Dimitri Ehrlich of Entertainment Weekly wrote that at times bested the group's first, stating that the songs on their sophomore effort "often transcend the formulaic histrionics that marred their debut."[3] AllMusic critic Ron Wynn deemed the record "jarring" and "mismatched", preferring its sentimental love songs to the sexually explicit, hip hop-influenced "come-on numbers", which he found to be in poor taste.[1] Rohan B. Preston from the Chicago Tribune found the lyrics clichéd and Jodeci "certainly not as funky as H-Town nor as stirring as Boyz II Men at their best".[4] Robert Christgau was even less impressed and assigned it a "neither" symbol in his Consumer Guide book, indicating an album that "may impress once or twice with consistent craft or an arresting track or two.
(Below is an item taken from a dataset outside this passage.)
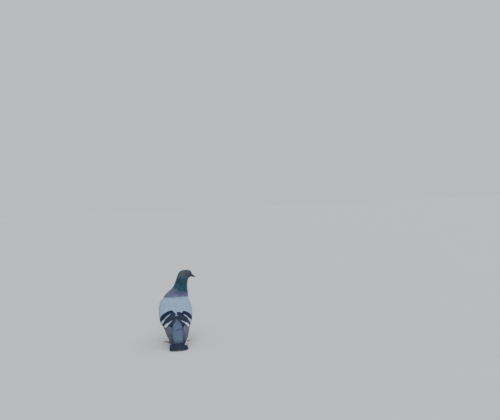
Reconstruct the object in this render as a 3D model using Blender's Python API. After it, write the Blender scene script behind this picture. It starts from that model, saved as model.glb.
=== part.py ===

Then it won't."[5]
Chart (1994) | Position | |
---|---|---|
US Billboard 200[7] | 41 | |
US Top R&B/Hip-Hop Albums (Billboard)[8] | 6 |
Year | Single | Peak chart positions[9] | |||||
---|---|---|---|---|---|---|---|
U.S. Billboard Hot 100 | U.S. Hot R&B/Hip-Hop Singles & Tracks | U.S. Rhythmic Top 40 | |||||
1993 | "Cry for You" | 15 | 1 | 5 | |||
1994 | "Feenin'" | 25 | 2 | 16 | |||
"What About Us" | — | 14 | — |
"—" denotes releases that did not chart.